Checksums and scrubbing — the data integrity protection layer

ZFS automatically verifies checksums on every block read. But for data that’s rarely accessed (cold data), periodic scrubbing is what scans the entire pool:

# Run a scrub to check the entire pool
zpool scrub rpool_vm

# Monitor progress
zpool status rpool_vm

# Sample output when scrub completes
# scan: scrub repaired 0B in 00:04:21 with 0 errors on Sun Mar 15 03:00:02 2026

Zero errors means the pool is clean. When errors are detected, ZFS with a mirror or RAIDZ automatically repairs from the healthy copy and logs it — you just read the log instead of debugging a crash. With LVM-thin, that scenario ends with a VM that won’t boot.
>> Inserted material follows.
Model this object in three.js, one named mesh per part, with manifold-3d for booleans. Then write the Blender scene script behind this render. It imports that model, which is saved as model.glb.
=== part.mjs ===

# Auto-scrub every Sunday at 3 AM
# Add to crontab:
0 3 * * 0 zpool scrub rpool_vm

# Check actual compression ratio
zfs get compressratio rpool_vm

# Monitor I/O in real time
zpool iostat rpool_vm 2

Real-world results after switching to ZFS

After migrating my homelab from LVM-thin to a ZFS mirror with lz4 compression, I’m seeing compression ratios of around 1.4x–1.8x depending on the VM — VMs handling lots of text and logs benefit the most. Snapshots are instantaneous instead of taking several minutes. What I value most: the weekly scrub consistently reports 0 errors, and storage is self-monitoring data integrity — no more crossing my fingers the way I did with LVM-thin.

With enough RAM on the server and important data on the line, this is an upgrade I couldn’t afford not to make. No additional hardware cost — just the time to set it up properly once.